At its simplest, economic activity is driven by ideas – ideas that get turned into a product or a service that is then brought to market. As technology has become more ubiquitous (helping to reduce labor and material costs), the “idea” part of the equation has become an increasingly larger share of the value. It is for this reason that governments around the world have focused on the role of innovation. Regions that can facilitate this translation of ideas to the market place are likely to have more economic activity than those who do not.
Innovation and Productivity
There is a strong relationship between innovation – doing things in a new or different way – and productivity – doing things more efficiently. Technological innovations, most notably the extraordinarily fast adoption of the Internet by individuals and businesses, were responsible for much of the acceleration in productivity in the 1990s. Innovation typically helps companies cut costs, allowing existing companies to deliver an existing product better or create new products. It can also help new firms break into an existing market or create a new market. And in today’s fast-moving environment, innovation is necessary for existing firm’s survival by allowing them to maintain market share and grow revenues.
Innovation and the Art of the “Next Big Thing”
Our clients want to know what is “over the horizon.” Our answer to this question is not to turn so quickly from the horizon you’ve just crested. Innovation rarely comes out of the blue. More typically, what we think of as innovation is actually an incremental advance of an existing idea or technology. This advance might represent a functional change (like an improvement to a piece of equipment or machinery) or a change in the application of technology (like the use of computer chips in other devices, like smart phones or even smart textiles).
Over the last 60 years, there have been a handful of “game-changing” innovations; the integrated circuit and the sequencing of the human genome are prime examples. These transformative innovations have formed new industries and created demand for new products and services across multiple sectors and multiple decades. Such high-impact innovations change the conversation, overhaul entire sectors of the economy, and literally invent new spaces for future advances.

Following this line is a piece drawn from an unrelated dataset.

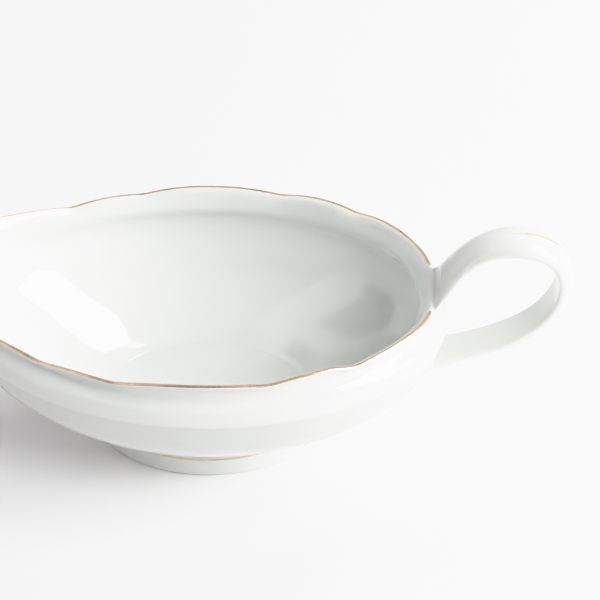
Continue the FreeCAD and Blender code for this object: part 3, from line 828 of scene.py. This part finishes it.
def gild_handle(count=260):
    """A stroke down the handle's crest, tapered at both ends."""
    wobble_a, wobble_b = waver(count, 16, 8, False), waver(count, 16, 9, False)
    points, normals = [], []
    for k, v in enumerate(np.linspace(8.8, 14.0, count)):
        t = k / (count - 1.0)
        half = 0.74 * (0.10 + 0.90 * min(ease(t / 0.22), ease((1.0 - t) / 0.35)))
        a, b = STRAP.grid([CREST - 0.25, CREST + 0.25], [v])[:, 0]
        u_per_mm = 0.5 / np.linalg.norm(b - a)
        us = CREST + u_per_mm * np.linspace(-half * (1 + 0.12 * wobble_a[k]),
                                            half * (1 + 0.12 * wobble_b[k]), BAND_ACROSS)
        points.append(STRAP.grid(us, [v])[:, 0])
        normals.append(STRAP.normals(STRAP.grid, us, [v])[:, 0])
    stroke = make_band("handle_gold_stroke", "handle_gilding", np.array(points),
                       np.array(normals), GOLD_PAINTED_SHEEN)
    # the lower end keeps the plain, deeper gold, where the painted reflection stops
    stroke.data.materials.append(GOLD)
    for poly in stroke.data.polygons:
        if min(poly.vertices) // (2 * BAND_ACROSS) > 0.87 * count:
            poly.material_index = 1


gild_rim()
gild_foot()
gild_handle()

# =====================================================================
# Stage, in metres
# =====================================================================
scene = bpy.context.scene
view = scene.view_settings
view.view_transform = "Standard"
view.look = "None"
view.exposure = 0.0


def paper():
    mat, tree, shader = principled("paper_floor")
    link = tree.links.new
    coords = add_node(tree, "ShaderNodeTexCoord")
    noise = add_noise(tree, coords, scale=3.0, detail=3.0, roughness=0.5)
    ramp = add_ramp(tree, noise, (0.86, 0.85, 0.857), (0.90, 0.893, 0.898))
    link(ramp.outputs["Color"], shader.inputs["Base Color"])
    set_inputs(shader, {"Roughness": 0.65, "Specular IOR Level": 0.25,
                        "Emission Color": (1, 1, 1, 1)})
    # far from the boat the paper runs out into white, for the camera only
    away = add_node(tree, "ShaderNodeVectorMath", operation="LENGTH")
    link(coords.outputs["Object"], away.inputs[0])
    fade = add_node(tree, "ShaderNodeMapRange",
                    {"From Min": 0.75, "From Max": 2.2, "To Max": 1.25})
    link(away.outputs["Value"], fade.inputs["Value"])
    ray = add_node(tree, "ShaderNodeLightPath")
    seen = add_node(tree, "ShaderNodeMath", operation="MULTIPLY")
    link(fade.outputs["Result"], seen.inputs[0])
    link(ray.outputs["Is Camera Ray"], seen.inputs[1])
    link(seen.outputs[0], shader.inputs["Emission Strength"])
    return mat


def build_floor(cells=40, half=5.0):
    mat = paper()
    places = [-half + 2 * half * i / cells for i in range(cells + 1)]
    mesh = bpy.data.meshes.new("floor")
    mesh.from_pydata([(x, y, 0.0) for x in places for y in places], [],
                     grid_faces(cells + 1, cells + 1, closed_u=False))
    mesh.materials.append(mat)
    floor = bpy.data.objects.new("floor", mesh)
    scene.collection.objects.link(floor)


build_floor()


def toward(azimuth, elevation):
    """Unit direction from degrees; azimuth 0 is +x, 90 is +y."""
    a, e = math.radians(azimuth), math.radians(elevation)
    return (math.cos(e) * math.cos(a), math.cos(e) * math.sin(a), math.sin(e))


# Room light in soft lobes, strongest at the back and left: azimuth, elevation, strength,
# colour
ROOM_LOBES = [
    (90, 12, 0.34, (1.04, 0.97, 0.99)), (135, 12, 0.90, (1.03, 0.97, 1.0)),
    (180, 12, 0.72, (1.02, 0.98, 1.0)), (142, 48, 0.46, (1.0, 1.0, 1.0)),
    (202, 48, 0.15, (0.98, 1.03, 0.99)), (262, 48, 0.08, (1, 1, 1)),
    (322, 48, 0.17, (1, 1, 1)),
]
LOBE_SHARPNESS = 7.0
CAMERA_WHITE = 1.9       # strength of the plain white the camera sees


def build_world():
    world = bpy.data.worlds.new("studio")
    scene.world = world
    tree = empty_tree(world)
    link = tree.links.new

    def calculate(operation, value, number=None):
        node = add_node(tree, "ShaderNodeMath", operation=operation)
        link(value, node.inputs[0])
        if number is not None:
            node.inputs[1].default_value = number
        return node.outputs[0]

    output = add_node(tree, "ShaderNodeOutputWorld")
    coords = add_node(tree, "ShaderNodeTexCoord")
    unit = add_node(tree, "ShaderNodeVectorMath", operation="NORMALIZE")
    link(coords.outputs["Generated"], unit.inputs[0])
    room = None
    for azimuth, elevation, strength, colour in ROOM_LOBES:
        dot = add_node(tree, "ShaderNodeVectorMath", {1: toward(azimuth, elevation)},
                       operation="DOT_PRODUCT")
        link(unit.outputs[0], dot.inputs[0])
        value = calculate("SUBTRACT", dot.outputs["Value"], 1.0)
        value = calculate("MULTIPLY", value, LOBE_SHARPNESS)
        value = calculate("MULTIPLY", calculate("EXPONENT", value), strength)
        lobe = add_node(tree, "ShaderNodeBackground", {"Color": (*colour, 1)})
        link(value, lobe.inputs["Strength"])
        if room is None:
            room = lobe.outputs[0]
        else:
            both = add_node(tree, "ShaderNodeAddShader")
            link(room, both.inputs[0])
            link(lobe.outputs[0], both.inputs[1])
            room = both.outputs[0]
    white = add_node(tree, "ShaderNodeBackground", {"Strength": CAMERA_WHITE})
    ray = add_node(tree, "ShaderNodeLightPath")
    pick = add_node(tree, "ShaderNodeMixShader")
    link(ray.outputs["Is Camera Ray"], pick.inputs[0])
    link(room, pick.inputs[1])
    link(white.outputs[0], pick.inputs[2])
    link(pick.outputs[0], output.inputs["Surface"])


build_world()


# ---------------------------------------------------------------- lamps
def lamp(name, place, x, y, z, shape, size, power, size_y=None, colour=(1, 1, 1)):
    """Area lamp with axes x, y, z, shining along -z and unseen in reflections."""
    light = bpy.data.lights.new(name, "AREA")
    light.shape = shape
    light.size = size
    if size_y is not None:
        light.size_y = size_y
    light.energy = power
    light.color = colour
    ob = bpy.data.objects.new(name, light)
    ob.matrix_world = Matrix(((x.x, y.x, z.x, place.x), (x.y, y.y, z.y, place.y),
                              (x.z, y.z, z.z, place.z), (0, 0, 0, 1)))
    ob.visible_glossy = False
    scene.collection.objects.link(ob)


def softbox(name, corners, distance, power):
    """Rectangular lamp seen from the boat between four directions."""
    aim = Vector((0, 0, 0.04))
    near_low, far_low, far_high, near_high = [Vector(c).normalized() * distance + aim
                                              for c in corners]
    place = (near_low + far_low + far_high + near_high) / 4
    up = (far_high + near_high) / 2 - (near_low + far_low) / 2
    across = (far_low + far_high) / 2 - (near_low + near_high) / 2
    z = (place - aim).normalized()
    y = up.normalized()
    y = (y - z * y.dot(z)).normalized()
    x = y.cross(z)
    lamp(name, place, x, y, z, "RECTANGLE", abs(across.dot(x)), power,
         size_y=abs(up.dot(y)))


def disc(name, azimuth, elevation, power, colour=(1, 1, 1), distance=1.5, size=0.65):
    aim = Vector((0, 0, 0.03))
    place = Vector(toward(azimuth, elevation)) * distance + aim
    z = (place - aim).normalized()
    x = Vector((0, 0, 1)).cross(z).normalized()
    lamp(name, place, x, z.cross(x), z, "DISK", size, power, colour=colour)


# the window's light, spread over a tall pane leaning over the table from the right
softbox("window", [(.96, -.21, .17), (.81, -.45, .37), (.43, -.10, .90), (.47, .27, .84)],
        distance=1.6, power=12.0)
disc("side_low", azimuth=2, elevation=18, power=15.0, colour=(1.0, 0.995, 1.0))
disc("side_front", azimuth=-58, elevation=34, power=2.7, colour=(1.0, 0.99, 1.02))
disc("front_low", azimuth=-75, elevation=22, power=0.9)
disc("side_high", azimuth=-40, elevation=44, power=11.0)
disc("side_back", azimuth=60, elevation=42, power=8.5)


# ---------------------------------------------------------------- cards
def card(name, directions, distance, strength):
    """A glowing panel that only shows in reflections, its corners along directions."""
    corners = []
    for direction in directions:
        corner = Vector(direction).normalized() * distance
        corners.append((corner.x, corner.y, corner.z + 0.04))
    count = len(corners)
    middle = tuple(sum(corner[k] for corner in corners) / count for k in range(3))
    mesh = bpy.data.meshes.new(name)
    mesh.from_pydata([middle] + corners, [],
                     [(0, 1 + k, 1 + (k + 1) % count) for k in range(count)])
    mat = bpy.data.materials.new(name)
    tree = empty_tree(mat)
    output = add_node(tree, "ShaderNodeOutputMaterial")
    glow = add_node(tree, "ShaderNodeEmission", {"Color": (1, 1, 1, 1), "Strength": strength})
    tree.links.new(glow.outputs[0], output.inputs["Surface"])
    mesh.materials.append(mat)
    ob = bpy.data.objects.new(name, mesh)
    scene.collection.objects.link(ob)
    ob.visible_camera = False
    ob.visible_diffuse = False
    ob.visible_shadow = False
    ob.visible_transmission = False


# Outlines as seen from the boat: the pane in x, y, z, the rest in azimuth, elevation
PANE = [(.949, .031, .315), (.942, -.231, .20), (.92, -.36, .154), (.805, -.459, .375),
        (.617, -.275, .734), (.44, -.20, .875), (.418, -.14, .897), (.484, .214, .848),
        (.753, .105, .65)]
BACK_WALL = [(50, 4), (50, 50), (75, 55), (100, 55), (135, 50), (150, 42), (150, 4), (100, 4)]
LEFT_WALL = [(138, -1), (138, 62), (160, 70), (190, 72), (222, 60), (222, -1)]
DARK_SIDE = [(194, -1), (188, 6), (184, 14), (173, 23), (163, 27.5), (157, 37), (152, 42),
             (154, 46.5), (174.7, 54.5), (184.7, 56.8), (188, 50), (194.9, 36.3),
             (204.2, 19.1), (203, 5), (200, -1)]
card("window_pane", PANE, distance=1.45, strength=26.0)
for card_name, outline, card_distance, card_strength in [
        ("back_wall", BACK_WALL, 2.2, 0.75),
        ("left_wall", LEFT_WALL, 4.8, 1.6),
        ("dark_side", DARK_SIDE, 2.6, 0.02)]:   # a dark opening before the left wall
    card(card_name, [toward(*corner) for corner in outline], card_distance, card_strength)

# ---------------------------------------------------------------- tone curve
# A soft shoulder: greys stay put, whites run gently into paper white. Scene value, shown
# value
SHOULDER = [(0.0, 0.0), (0.55, 0.55), (0.70, 0.69), (0.85, 0.81), (1.0, 0.88), (1.15, 0.92),
            (1.35, 0.945), (1.7, 0.965), (2.5, 0.985), (4.0, 1.0)]
WHITE_LEVEL = SHOULDER[-1][0]


def set_tone_curve():
    view.use_curve_mapping = True
    mapping = view.curve_mapping
    mapping.extend = "HORIZONTAL"
    mapping.white_level = (WHITE_LEVEL, WHITE_LEVEL, WHITE_LEVEL)
    curve = mapping.curves[3]    # the combined curve
    while len(curve.points) > 2:
        curve.points.remove(curve.points[1])
    for value, shown in SHOULDER[1:-1]:
        curve.points.new(value / WHITE_LEVEL, shown)
    for point in curve.points:
        point.handle_type = "VECTOR"
    mapping.update()


set_tone_curve()


# ---------------------------------------------------------------- camera
def build_camera():
    """Long lens, looking steeply down from the -y side."""
    data = bpy.data.cameras.new("camera")
    data.sensor_width = 36.0
    data.lens = 128.6
    data.clip_start = 0.05
    data.clip_end = 50
    camera = bpy.data.objects.new("camera", data)
    camera.location = (0.05126, -0.53655, 0.50410)
    camera.rotation_euler = (math.radians(50.0), 0.0, 0.037023)
    scene.collection.objects.link(camera)
    scene.camera = camera


build_camera()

The Waves of Innovation graphic from the California Green Innovation Index illustrates this pattern:

SOURCE: 2008 California Green Innovation Index

Although success stories like Google remain the exception, this process of constant invention and re-invention serves as a powerful economic engine. Communities that hope to harness the power of innovation for economic development can begin by establishing and maintaining a healthy ecosystem of resources for existing businesses as well as entrepreneurs.
An Innovation Strategy
Innovation drives productivity gains, fosters new business development, and bolsters existing businesses. As a result, “brokering” innovation can be an effective economic development strategy. The essence of an innovation strategy is connecting companies and entrepreneurs with sources of innovation and intellectual capital.
How to can a community broker innovation? For regions fortunate enough to have access to a university, leveraging university research and expertise is the logical starting point. This can be done by creating a network that links university assets with local entrepreneurs capable of commercializing new ideas and technologies and local companies that are looking for solutions to address the challenges they face. Such an approach can have benefits for new business formation, industry recruitment, and business retention and expansion.
However, even the most successful commercialization strategy does not necessarily translate to investment in a particular geographic area. And, more importantly, vast stretches of the country don’t have access to a research university. For these communities, an innovation strategy often translates to an entrepreneurship strategy. The entrepreneurs who avail themselves of this strategy will themselves form connections to universities, international businesses, and a new and creative workforce.
The Entrepreneurship Engine
Research suggests that small businesses and entrepreneurial activity stimulate job creation, spur innovation, and diversify the economic base. Communities – particularly those in rural areas – recognize that a “grow your own” strategy has a higher probability of success than recruiting a major employer to the area. In addition, entrepreneurship strategies that encourage new business creations often prove more cost-effective than incentives paid to recruit businesses to a community. As a result, building an entrepreneurial support system has become a vital economic development strategy.
Successful entrepreneurial development involves a strategic, organized, and community-wide support system that provides the physical and social infrastructure entrepreneurs need. Entrepreneurial development programs also connect entrepreneurs to capital, training, and technical assistance needed to start and grow their businesses. Ensuring that entrepreneurs feel valued – such as helping them establish relationships and recognizing their successes – contributes to a community’s entrepreneurial climate.
While economic development professionals may consider business creation to be difficult and resource-intensive, the benefits a community reaps from a successful entrepreneurship program can be immense. Fostering an entrepreneurial climate can help a community retain local innovation and talent, build and keep wealth in the area, and contribute to the community’s character. Ultimately, an entrepreneurial-friendly environment can help a community achieve economic diversity and economic sustainability.